Remembering how starved she was for inspiration while still an aspiring chef, Lynch has taken care to include in ‘Stir’ the type of pointers and advice she knows will be useful to anyone who tries out her recipes: tips on the importance of using only the best ingredients, gaining a better knowledge of your own cooking tools and on seasoning food properly. Lynch’s appreciation of good food encompasses everything from simply sliced ripe tomatoes with best extra-virgin olive oil and a sprinkling of fleur de sel to more elaborate preparations such as prune stuffed gnocchi with foie gras sauce and this is reflected in her recipes.

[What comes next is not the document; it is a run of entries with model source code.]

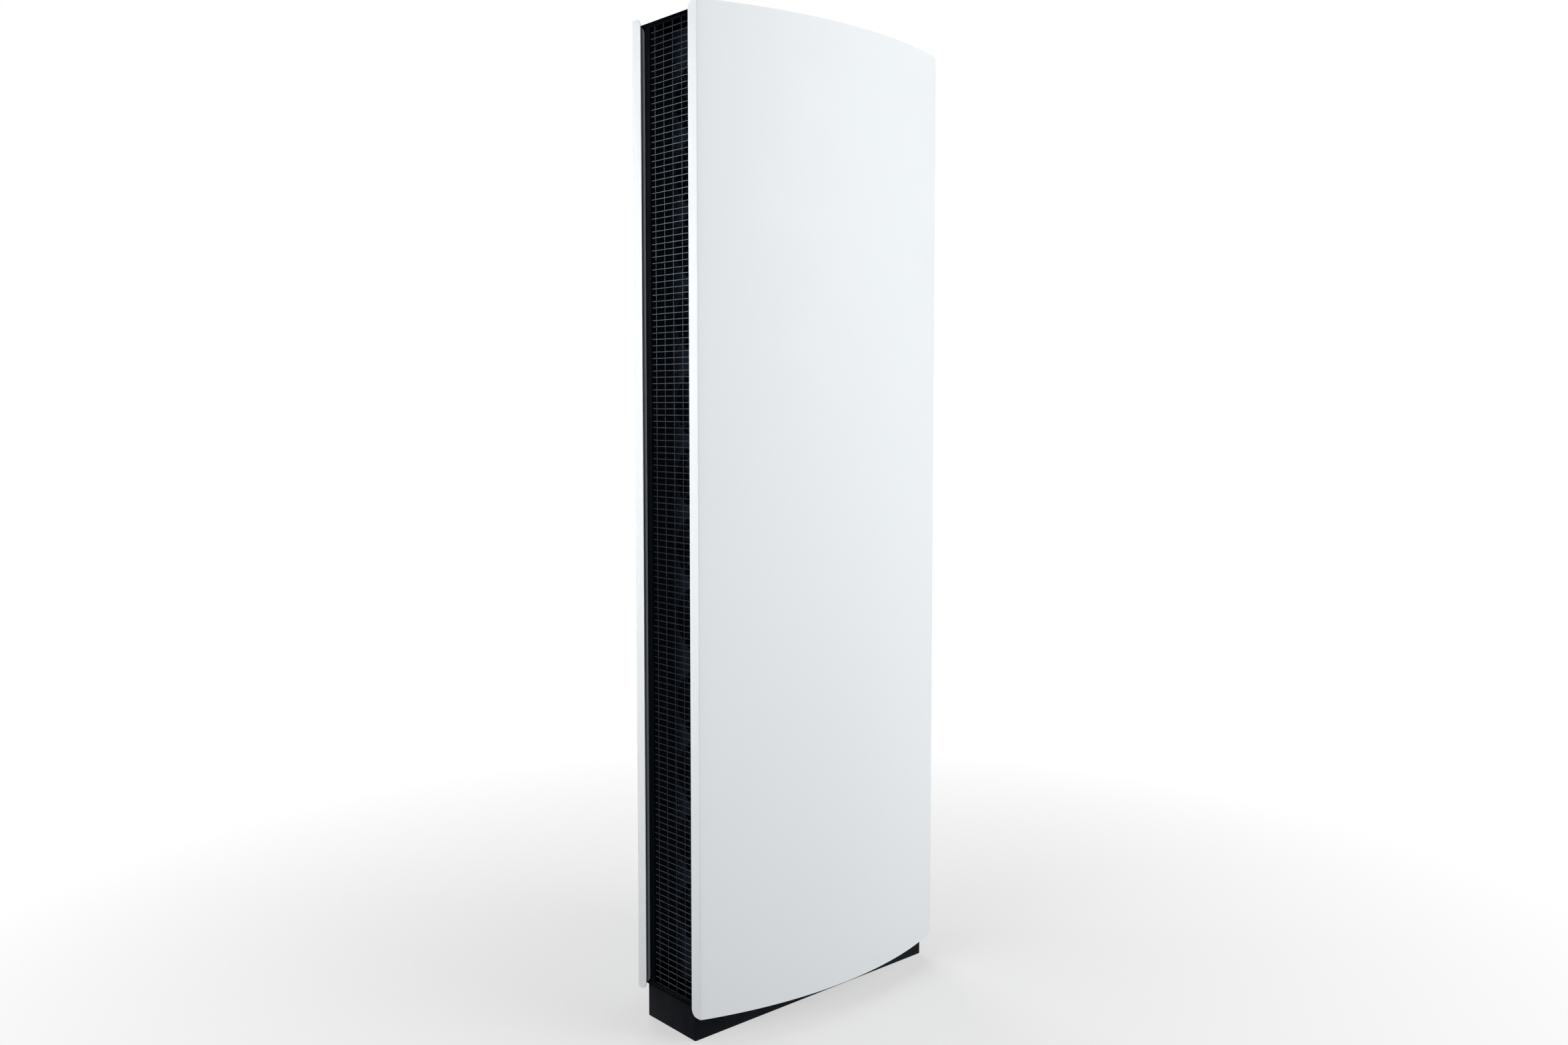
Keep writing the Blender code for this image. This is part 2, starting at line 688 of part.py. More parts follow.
def make_cable(name, points):
    """A round cable along a line of points, with its ends closed."""
    curve = bpy.data.curves.new(name, "CURVE")
    curve.dimensions = "3D"
    curve.bevel_depth = LOOM_RADIUS
    curve.bevel_resolution = 2
    curve.use_fill_caps = True
    line = curve.splines.new("POLY")
    line.points.add(len(points) - 1)
    for spot, point in zip(line.points, points):
        spot.co = (*point, 1)
    guide = bpy.data.objects.new(name + "_line", curve)
    CUTTERS.objects.link(guide)
    mesh = evaluated_mesh(guide)
    bpy.data.objects.remove(guide)
    bm = bmesh.new()
    bm.from_mesh(mesh)
    bmesh.ops.remove_doubles(bm, verts=bm.verts, dist=0.01 * MM)
    return add_part(name, mesh_from(bm, name), "black_plastic")


def make_wiring():
    """Mains loom up through the case floor, link between the boxes, and the fans' loom."""
    height = CASE_BOTTOM + PLATE + 16 * MM
    hole_x, hole_y = CABLE_HOLE
    supply_high = SUPPLY_BOX[1]
    control_low, control_high = CONTROL_BOX
    inlet_back = HALF_W + GAP - INLET_DEPTH - GAP
    left = (-1, 0, 0)
    up = (0, 0, 1)
    rear = (0, 1, 0)
    entry = height + 6 * MM
    make_cable("mains_loom", [(inlet_back, hole_y, CONTROL_Z),
                              *bend_points((hole_x, hole_y, CONTROL_Z), left, up),
                              *bend_points((hole_x, hole_y, entry), up, left),
                              (control_high[0] + GAP, hole_y, entry)])
    make_cable("supply_link", [(control_low[0] - GAP, 0, height),
                               (supply_high[0] + GAP, 0, height)])
    make_cable("fan_loom", [(FAN_LOOM_START, control_high[1] + GAP, height),
                            *bend_points((FAN_LOOM_START, FAN_LOOM_Y, height), rear, left),
                            *bend_points((FAN_LOOM_X, FAN_LOOM_Y, height), left, up),
                            (FAN_LOOM_X, FAN_LOOM_Y, FAN_LOOM_TOP)])


def make_grommet():
    """Rubber ring in the floor's cable hole, with a groove that holds the plate's edge."""
    middle = CASE_BOTTOM + PLATE / 2
    groove = PLATE / 2 + GAP
    end = groove + GROMMET_LIP
    neck = CABLE_HOLE_RADIUS - GAP
    profile = ((GROMMET_FLANGE, end), (GROMMET_FLANGE, groove), (neck, groove),
               (neck, -groove), (GROMMET_FLANGE, -groove), (GROMMET_FLANGE, -end),
               (LOOM_RADIUS + 2 * GAP, -end), (LOOM_RADIUS + 2 * GAP, end))
    mesh = bpy.data.meshes.new("cable_grommet")
    edges = [(i, (i + 1) % len(profile)) for i in range(len(profile))]
    mesh.from_pydata([(r, 0, z) for r, z in profile], edges, [])
    ring = add_part("cable_grommet", mesh, "rubber", (*CABLE_HOLE, middle))
    turn = ring.modifiers.new("turn", "SCREW")
    turn.steps = ROUND_STEPS
    turn.render_steps = ROUND_STEPS
    turn.use_merge_vertices = True
    turn.merge_threshold = 0.0001


def make_socket(name, y, hole_half, depth):
    """A rim outside the plinth and a body through its hole, as one solid."""
    outside = HALF_W + GAP
    rim_y = hole_half[0] + SOCKET_RIM
    rim_z = hole_half[1] + SOCKET_RIM
    rim = box_mesh(name, (outside, y - rim_y, CONTROL_Z - rim_z),
                   (outside + BEZEL, y + rim_y, CONTROL_Z + rim_z))
    part = add_part(name, rim, "black_plastic")
    body = box_mesh(name + "_body", (outside - depth, y - hole_half[0] + GAP,
                                     CONTROL_Z - hole_half[1] + GAP),
                    (outside + BEZEL / 2, y + hole_half[0] - GAP,
                     CONTROL_Z + hole_half[1] - GAP))
    boolean(part, add_cutter(name + "_body", body), "UNION")
    return part


def make_mains_inlet():
    inlet = make_socket("mains_inlet", INLET_Y, INLET_HALF, INLET_DEPTH)
    outside = HALF_W + GAP + BEZEL
    recess = box_mesh("inlet_recess", (outside - 17 * MM, INLET_Y - 12 * MM,
                                       CONTROL_Z - 8 * MM),
                      (outside + MM, INLET_Y + 12 * MM, CONTROL_Z + 8 * MM))
    boolean(inlet, add_cutter("inlet_recess", recess))


def make_power_switch():
    """A bezel, and a rocker that tips about the level line through its middle."""
    bezel_part = make_socket("switch_bezel", SWITCH_Y, SWITCH_HALF, SWITCH_DEPTH)
    outside = HALF_W + GAP + BEZEL
    well_y = ROCKER_HALF_WIDTH + 0.5 * MM
    well_z = ROCKER_HALF_HEIGHT + MM
    well = box_mesh("switch_well", (outside - 12 * MM, SWITCH_Y - well_y, CONTROL_Z - well_z),
                    (outside + MM, SWITCH_Y + well_y, CONTROL_Z + well_z))
    boolean(bezel_part, add_cutter("switch_well", well))
    rise = ROCKER_HALF_HEIGHT * math.tan(ROCKER_TILT)
    back = -6 * MM
    profile = ((back, -ROCKER_HALF_HEIGHT + MM), (rise + MM, -ROCKER_HALF_HEIGHT), (MM, 0),
               (rise + MM, ROCKER_HALF_HEIGHT), (back, ROCKER_HALF_HEIGHT - MM))
    rails = [((x, -ROCKER_HALF_WIDTH, z), (x, ROCKER_HALF_WIDTH, z)) for x, z in profile]
    mesh = strip_mesh("power_rocker", rails, closed=True)
    bm = bmesh.new()
    bm.from_mesh(mesh)
    bmesh.ops.holes_fill(bm, edges=bm.edges)
    rocker = add_part("power_rocker", mesh_from(bm, "power_rocker"), "black_plastic",
                      (HALF_W, SWITCH_Y, CONTROL_Z))
    rocker.rotation_euler = (0, -ROCKER_TILT, 0)


def make_speed_knob():
    """A flat turned dial on a short shaft, with a raised rib as its pointer."""
    profile = ((-8 * MM, 0), (-8 * MM, SHAFT_RADIUS), (2 * GAP, SHAFT_RADIUS),
               (2 * GAP, KNOB_RADIUS), (KNOB_FACE - MM, KNOB_RADIUS),
               (KNOB_FACE, KNOB_RADIUS - MM), (KNOB_FACE, 0))
    mesh = bpy.data.meshes.new("speed_knob")
    edges = [(i, i + 1) for i in range(len(profile) - 1)]
    mesh.from_pydata([(x, 0, r) for x, r in profile], edges, [])
    knob = add_part("speed_knob", mesh, "black_plastic", (HALF_W, KNOB_Y, CONTROL_Z))
    screw = knob.modifiers.new("turn", "SCREW")
    screw.axis = "X"
    screw.steps = ROUND_STEPS
    screw.render_steps = ROUND_STEPS
    screw.use_merge_vertices = True
    screw.merge_threshold = 0.00001
    screw.use_normal_flip = True
    pointer = box_mesh("knob_pointer", (KNOB_FACE - 2 * MM, -1.2 * MM, 3 * MM),
                       (KNOB_FACE + KNOB_RIB, 1.2 * MM, KNOB_RADIUS - 3 * MM))
    boolean(knob, add_cutter("knob_pointer", pointer, knob.location), "UNION")


# ---------------------------------------------------------------- assembly

def build():
    make_plinth()
    make_end_plates()
    make_side("left", -1)
    make_side("right", 1)
    make_wrapping_cover("front_cover", -1)
    make_wrapping_cover("back_wall", 1)
    make_panel("front_panel", -1)
    make_panel("rear_panel", 1)
    make_rails("front", -1)
    make_rails("rear", 1)
    make_fan_plate()
    make_fan_trays()
    make_impellers()
    make_shelves()
    make_filters()
    make_feet()
    make_power_units()
    make_wiring()
    make_grommet()
    make_mains_inlet()
    make_power_switch()
    make_speed_knob()


clear_scene()
PARTS = make_collection("air_purifier")
CUTTERS = make_collection("cutters")
build()
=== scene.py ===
"""Looks of the tall air purifier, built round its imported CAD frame.

Metres, +Z up, +X to the viewer's right, the front faces -Y.  Each piece is built in place
and rides on the CAD body that it belongs to.
"""

from math import atan2, cos, pi, radians, sin, sqrt

import bmesh
import bpy
from mathutils import Matrix, Vector


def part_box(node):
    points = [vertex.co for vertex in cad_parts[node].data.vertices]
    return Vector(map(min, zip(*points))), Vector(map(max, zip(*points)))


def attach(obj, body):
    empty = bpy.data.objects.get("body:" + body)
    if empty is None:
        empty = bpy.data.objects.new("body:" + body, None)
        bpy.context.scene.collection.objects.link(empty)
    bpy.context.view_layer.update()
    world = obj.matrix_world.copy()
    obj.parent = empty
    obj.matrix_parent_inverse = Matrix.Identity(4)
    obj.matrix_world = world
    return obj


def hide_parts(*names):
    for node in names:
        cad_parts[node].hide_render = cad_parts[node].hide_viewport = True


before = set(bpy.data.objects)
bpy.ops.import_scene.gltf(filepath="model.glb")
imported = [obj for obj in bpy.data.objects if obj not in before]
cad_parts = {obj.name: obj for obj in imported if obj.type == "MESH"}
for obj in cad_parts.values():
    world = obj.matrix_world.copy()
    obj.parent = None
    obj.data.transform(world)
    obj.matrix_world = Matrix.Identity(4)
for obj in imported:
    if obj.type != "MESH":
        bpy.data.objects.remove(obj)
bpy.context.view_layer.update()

MM = 0.001
CASE = "case"
QUARTER = pi / 2
EVEN = (1, 1, 1)                    # a texture that isn't stretched along any axis

# Sheet metal
SHEET = 1.5 * MM
FREE_CORNER = 15 * MM               # rounding of every free sheet corner
PANEL_BOW = 61.4 * MM               # how far the white face bows out beyond its folds
PANEL_BEND = 3 * MM
COVER_BEND = MM
BOW_STEPS = 48                      # from a fold to the middle of the bowed face
EDGE_ROUNDING = 0.35 * MM

# Welded mesh
LEVEL_WIRES = 155
LEVEL_PITCH = 12.51 * MM
UPRIGHTS = 6
UPRIGHT_PITCH = 28.8 * MM
WIRE_RADIUS = MM
UPRIGHT_RADIUS = 0.85 * MM
WELD_RADIUS = 1.15 * MM

# Fixings, from the object's middle and from the floor
RAIL_SCREWS_X = (-0.22, -0.075, 0.075, 0.22)
ROOF_SCREWS_X = (-0.3, -0.1, 0.1, 0.3)
ROOF_SCREWS_Y = (-0.066, 0.066)
WALL_SCREWS_X = (-0.31, 0.31)
WALL_SCREWS_Z = (0.12, 0.45, 0.78, 1.11, 1.44, 1.94)
KNOBS_X = (-0.3, 0.3)
KNOBS_Z = (0.13, 0.52, 1.04, 1.52, 1.95)
CATCHES_X = (-0.29, 0.29)

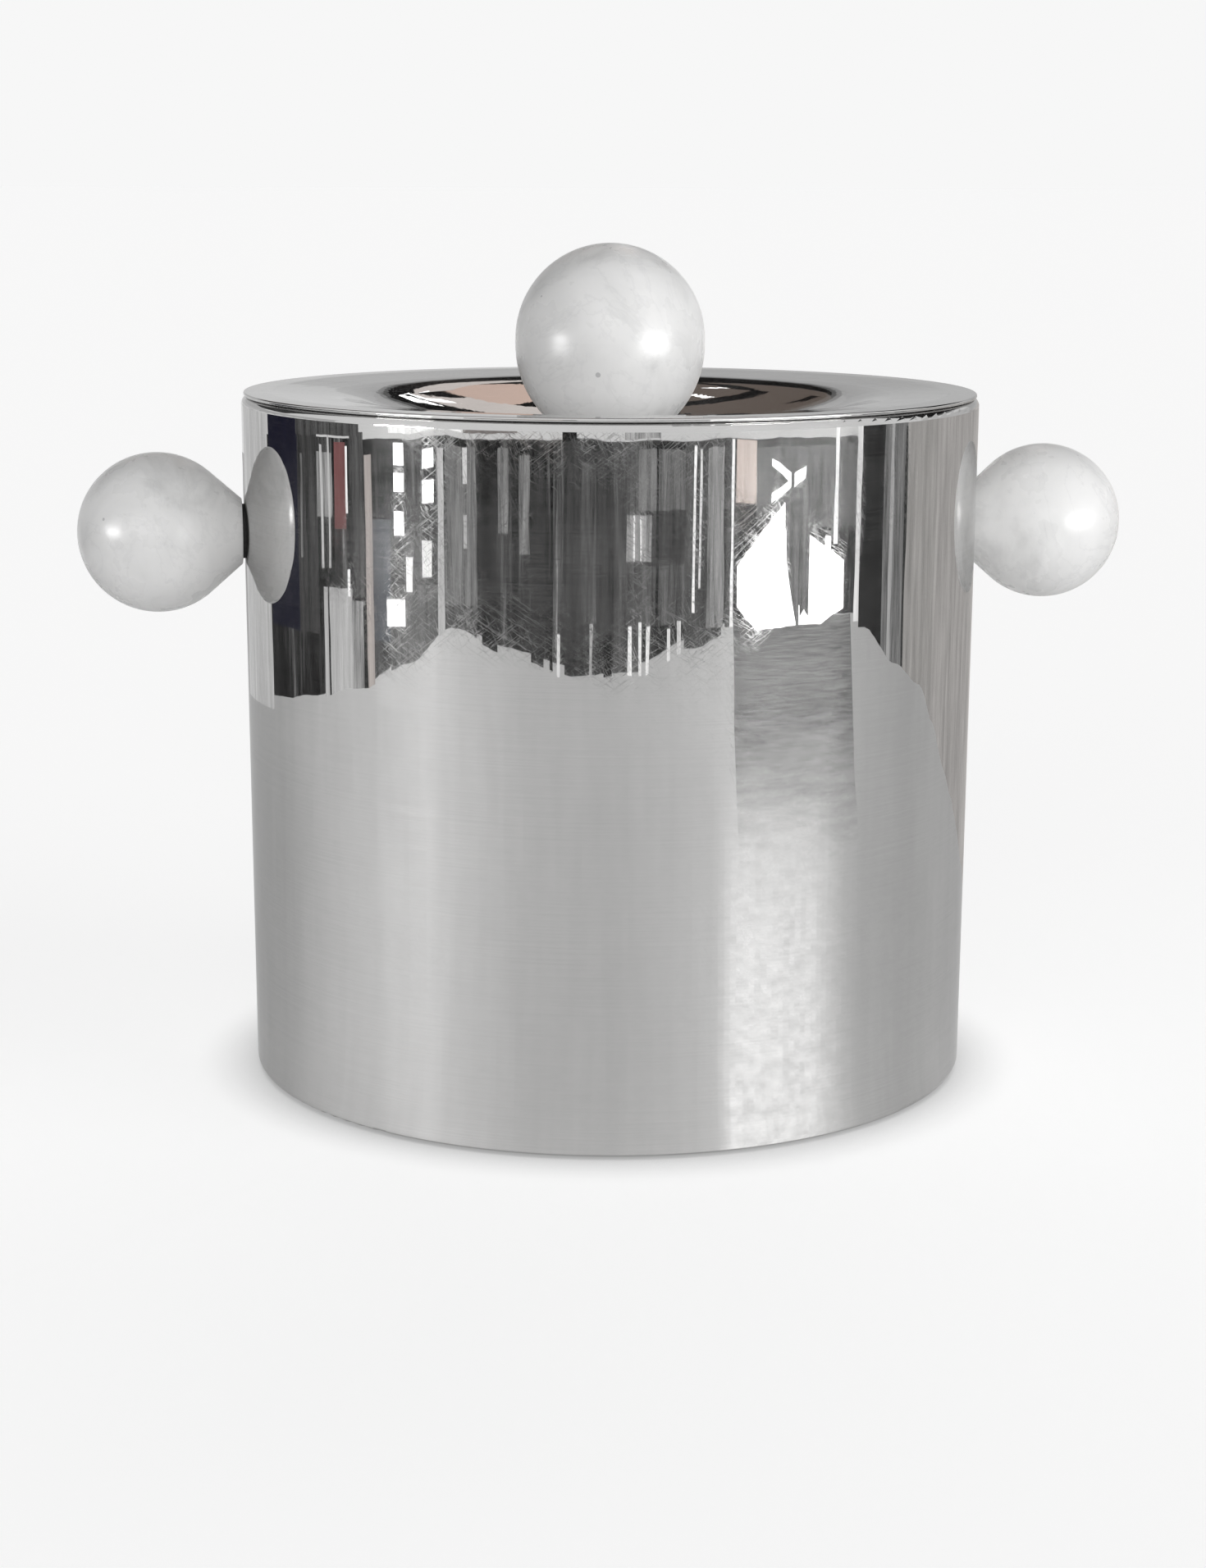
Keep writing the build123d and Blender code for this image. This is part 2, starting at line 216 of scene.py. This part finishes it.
# Cards high behind the set, shown in the lid's bowl: azimuths, elevations, tone
DOME_R = 2.6
DOME_STEP = 0.01                 # from each card inwards to the next
DOME_PATCH = 4.0                 # degrees across each of a card's faces
DOME_STREAKS = 0.05
HIGH_CARDS = [
    (90, 150, 0, 12, 0.72),
    (150, 180, 0, 5, 0.60),
    (150, 180, 5, 15.5, 0.58),
    (180, 225, 0, 6, 0.74),
    (180, 225, 6, 15.5, 0.64),
    (225, 270, 0, 12, 0.60),
    (120, 182, 15.5, 17, 0.38),
    (120, 182, 17, 18.5, 0.16),
    (120, 182, 18.5, 80, BLACK),
    (182, 208, 15.5, 17.5, 0.42),
    (182, 208, 17.5, 19.5, (0.27, 0.24, 0.22)),
    (182, 208, 19.5, 80, (0.19, 0.155, 0.135)),
    (208, 240, 15.5, 80, 0.05),
    (182, 189, 34, 37, BLACK),
    (184.5, 187, 22, 25, BLACK),
    (185.2, 185.7, 37.5, 41, 3.0),
    (165.0, 176, 33, 46, BEIGE),
    (173.6, 179, 25, 33, (0.95, 0.88, 0.84)),
    (172.4, 173.6, 23.5, 26.0, 5.0),
    (171.4, 172.6, 26.8, 29.6, 5.0),
    (174.8, 176.0, 21.5, 24.2, 5.0),
    (174.2, 175.0, 25.0, 28.0, 3.0),
]

# Polished steel: how much of it the fine turning marks cover, and how rough they are
MARK_SHARE = 0.066
MARK_ROUGHNESS = 0.36


# Node helpers

class Nodes:
    """Short way to add and link shader nodes in one material or world."""

    def __init__(self, tree):
        self.tree = tree
        tree.nodes.clear()

    def add(self, kind, inputs=None, **settings):
        node = self.tree.nodes.new("ShaderNode" + kind)
        for name, value in settings.items():
            setattr(node, name, value)
        for name, value in (inputs or {}).items():
            self.put(node.inputs[name], value)
        return node

    def put(self, socket, value):
        """Links an output to the socket, or sets its value."""
        if isinstance(value, bpy.types.NodeSocket):
            self.tree.links.new(value, socket)
        else:
            socket.default_value = value

    def surface(self, shader):
        """Puts a shader on the material's output."""
        outputs = [node for node in self.tree.nodes if node.type == "OUTPUT_MATERIAL"]
        output = outputs[0] if outputs else self.add("OutputMaterial")
        self.put(output.inputs["Surface"], shader.outputs[0])

    def math(self, operation, a, b=0.0):
        return self.add("Math", {0: a, 1: b}, operation=operation).outputs[0]

    def remap(self, value, low, high, to_low, to_high):
        return self.add("MapRange", {0: value, 1: low, 2: high, 3: to_low, 4: to_high}).outputs[0]

    def eased(self, value, low, high, to_low, to_high):
        """The same as remap, with soft ends."""
        inputs = {0: value, 1: low, 2: high, 3: to_low, 4: to_high}
        return self.add("MapRange", inputs, interpolation_type="SMOOTHSTEP").outputs[0]

    def ramp(self, factor, stops):
        """Colour ramp; each stop is (position, grey or (r, g, b))."""
        node = self.add("ValToRGB", {"Fac": factor})
        elements = node.color_ramp.elements
        while len(elements) < len(stops):
            elements.new(0.5)
        for element, (position, colour) in zip(elements, stops):
            element.position = position
            element.color = rgba(colour)
        return node.outputs["Color"]

    def noise(self, vector, scale, detail=2.0, roughness=0.5, distortion=0.0):
        inputs = {
            "Vector": vector, "Scale": scale, "Detail": detail,
            "Roughness": roughness, "Distortion": distortion,
        }
        return self.add("TexNoise", inputs).outputs["Fac"]

    def stretched(self, vector, scale, rotation=(0, 0, 0)):
        """The vector with its axes scaled and turned."""
        inputs = {"Vector": vector, "Scale": scale, "Rotation": rotation}
        return self.add("Mapping", inputs).outputs[0]

    def mix(self, factor, a, b, blend="MIX"):
        node = self.add("Mix", {0: factor}, data_type="RGBA", blend_type=blend)
        for number, value in ((6, a), (7, b)):
            linked = isinstance(value, bpy.types.NodeSocket)
            self.put(node.inputs[number], value if linked else rgba(value))
        return node.outputs[2]

    def bump(self, height, distance, strength=1.0, normal=None):
        inputs = {"Height": height, "Distance": distance, "Strength": strength}
        if normal is not None:
            inputs["Normal"] = normal
        return self.add("Bump", inputs).outputs[0]


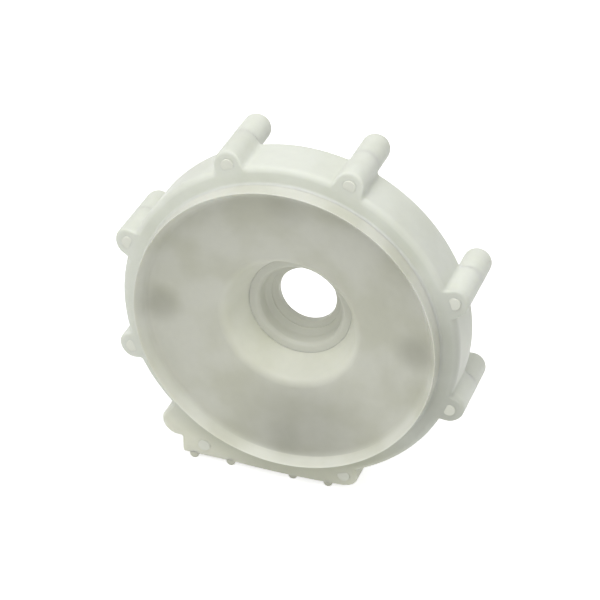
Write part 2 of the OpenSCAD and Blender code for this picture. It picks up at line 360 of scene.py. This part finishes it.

Many, as she says, are embarrassingly simple: the gorgonzola fondue; pommes frittes; mixed greens with fresh herbs; and spiced walnuts. Others are a little more challenging, but promise unforgettable combinations of flavors: Maine crab, lemon and zucchini blossom risotto; green bean and seared shrimp salad with spicy curry vinaigrette; fontina and mushroom stuffed crespelle with brown sage butter sauce; and seared steaks with cheese sauce and roasted onions. Desserts cover everything from creamy vanilla bread pudding and yoghurt panna cotta to homemade apple butter tart and winter citrus with cumin meringue and whipped creme fraiche. So whether you’re looking for a quick weeknight dinner or a special dish to entertain friends, ‘Stir’ provides the perfect inspiration.